Sanatın Zamansal ve Mekânsal Ritmi: Sinem Kurt’un “Toprak Ana-Kara” Sergisi
Sanat dünyasının derinliklerinde, geçmişle geleceği harmanlayan ve zamanın akışını renkler aracılığıyla yeniden şekillendiren eşsiz bir sergiyi sizlere tanıtıyoruz. Sinem Kurt’un yeni kişisel sergisi, 26-30 Nisan 2025 tarihleri arasında İstanbul’un tarihi ve kültürel dokusunu yansıtan Fişekhane’de izleyiciyle buluşuyor. Bu etkinlik, sadece estetik bir deneyim değil; aynı zamanda düşünsel bir yolculuğu da beraberinde getiriyor. Küratörlüğünü Özcan Kandemir’in, koordinatörlüğünü ise Ebru Eryücel’in üstlendiği bu sergi, görenleri zamanın ötesine taşıyan bir anlatı sunuyor.
Geçmişten Geleceğe Uzanan Figüratif Anlatılar
Sinem Kurt’un son dönem çalışmalarını kapsayan bu sergi, onun özgün ve güçlü figüratif anlatımını gözler önüne seriyor. Sanatçı, geleneksel kıyafetler içindeki figürleri postmodern ve fütüristik sahnelerle yeniden kurgularken, bu seçimler aracılığıyla zamanlar arası bir köprü kuruyor. Her bir tablo, tarihsel anıları çağrıştırmakla birlikte, aynı zamanda geleceğin soyut ve hayali dünyasına kapı aralıyor. Parlak kırmızılar, puslu morlar ve altın sarısı gün batımı tonları, duyguların ve içsel dünyaların görsel ifadeleri olarak kullanılıyor; izleyicinin ruhunu derinlemesine etkiliyor.
Metin ve Resmin Bütünleştiği Anlatı Dünyası
Serginin temel özelliği, yalnızca resimlerle sınırlı kalmayıp, her tüveye eşlik eden metinler sayesinde anlatıya yeni katmanlar eklemesi. “Spring Has Come the Rose Has Bloomed”, “Meksika’dan Gelen Elçi” ve “Peynircı Kız” gibi kısa hikâyeler ve şiirler, izleyiciyi eserin içine çekerken, figürlerin taşıdığı anlamları derinleştiriyor. Bu dilsel ve görsel bütünlük, izleyicinin duygusal ve düşünsel bir bağ kurmasını sağlıyor. Zamansız karakterler, kelimeler aracılığıyla hafıza ve hayal dünyasında yeni ufuklara yolculuk ediyor.
Sinem Kurt’un Sanat Yolculuğu ve Kimliği
1979 Trabzon doğumlu olan Sinem Kurt, genç yaşlardan itibaren sanatın çeşitli dallarında üretmeye yöneldi.

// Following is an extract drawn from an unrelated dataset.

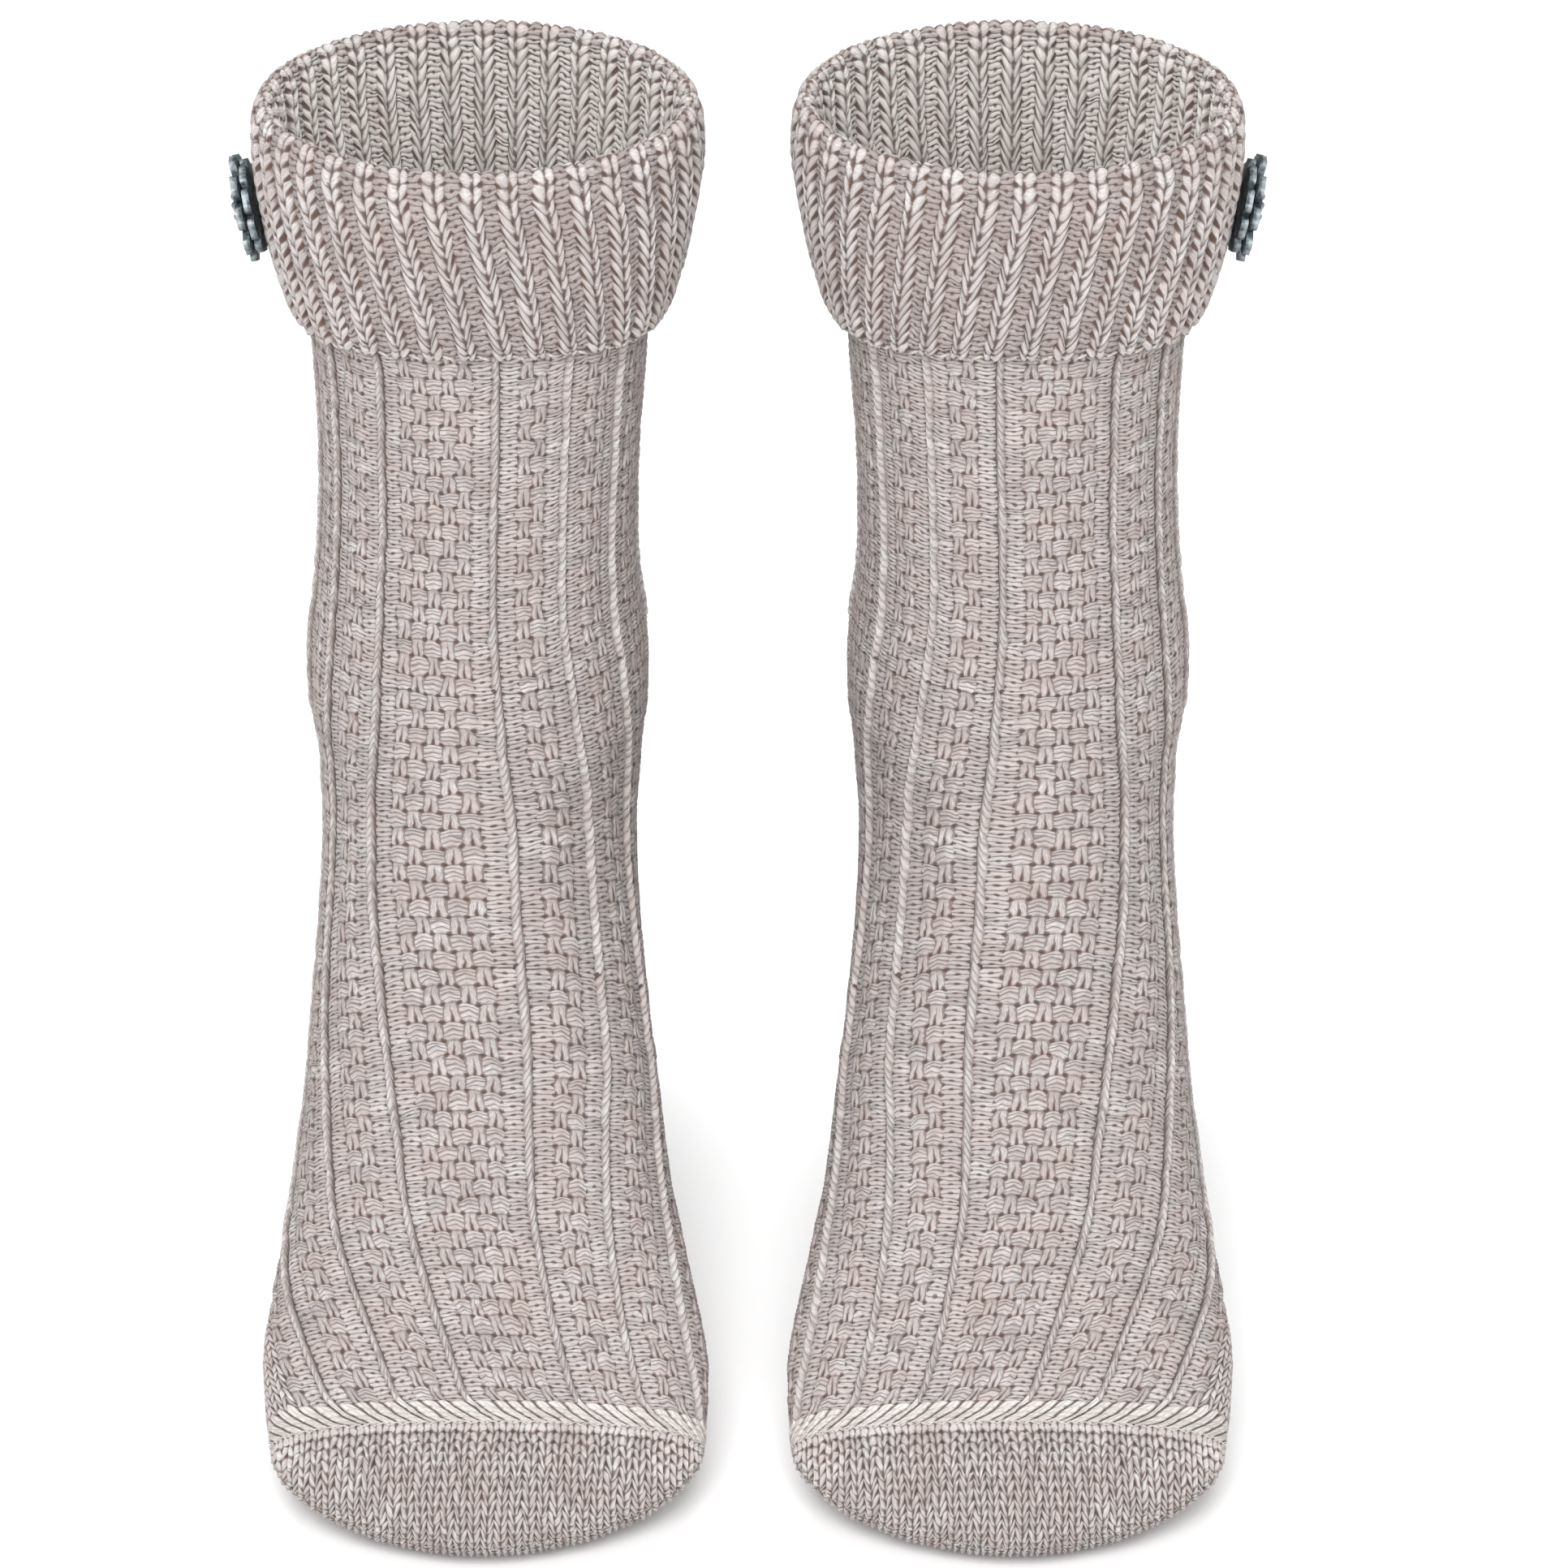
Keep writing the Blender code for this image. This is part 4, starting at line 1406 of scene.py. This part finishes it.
    def patch(self, name: str, points: np.ndarray, u: np.ndarray, v: np.ndarray, kinds: np.ndarray,
              inner: np.ndarray) -> bpy.types.Object:
        """A piece of cloth with four sides.

        Args:
            name: The piece's name.
            points: Mesh points of its outer side.
            u: Stitch coordinate of each column.
            v: Stitch coordinate of each row.
            kinds: Kind values by course and cell.
            inner: Points of its inner side.

        Returns:
            The object.
        """
        shell = Shell(name)
        outer = shell.sheet(points, u, v, kinds, False, ROWS_PER_COURSE)
        back = shell.sheet(inner, np.linspace(u[0], u[-1], inner.shape[1]),
                           np.linspace(v[0], v[-1], inner.shape[0]), None, False)
        loops = []
        for grid in (outer, back):
            rows, cols = len(grid) - 1, len(grid[0]) - 1
            sides = [side + np.arange(count) / count for side, count in enumerate((cols, rows, cols, rows))]
            loops += [edge_loop(grid), np.concatenate(sides)]
        shell.zip_up(*loops, 4.0)
        return shell.finish(self.yarn)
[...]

Karadeniz Teknik Üniversitesi Güzel Sanatlar Fakültesi’nden yüksek onur derecesiyle mezun olduktan sonra, özellikle Haydar Durmuş’tan aldığı atölye eğitimiyle sanat anlayışını şekillendirdi. Resim, heykel ve mural gibi farklı disiplinlerde eserler üreten Kurt, ulusal ve uluslararası platformlarda sergiler açtı, birçok sanat etkinliğine katıldı. Ayrıca, genç sanatçılara ve öğrencilere rehberlik ederek, sanatı eğitici ve öğretici bir araç haline getiriyor. Şu anda Ankara’daki atölyesinde çalışmalarını sürdüren sanatçı, ilk kişisel sergisiyle kazandığı ilginin ardından, bu ikinci aşamada sanat yolculuğunu daha da derinleştiriyor.
“Toprak Ana-Kara”: Zamansızlığın ve Belleğin Simgesi
Bu sergi, insanlığın teknolojik ilerlemeleriyle birlikte kaybettiği zaman ve mekân algısına karşı bir duruş sergiliyor. Geçmişin estetiğini çağdaş ve soyut bir anlatımla yeniden canlandıran Kurt, modern dünyada unutulmaya yüz tutmuş değerleri sanatsal bir anlatı ile ölümsüzleştiriyor. Her tablo, insan ruhunun derinliklerine dokunmayı amaçlayan bir estetik ve düşünsel kutlama niteliğinde. İzleyici ise, bu görsel ve duygusal yolculukta, hem kendi kolektif hafızasıyla hem de bireysel belleğiyle yüzleşme fırsatı buluyor.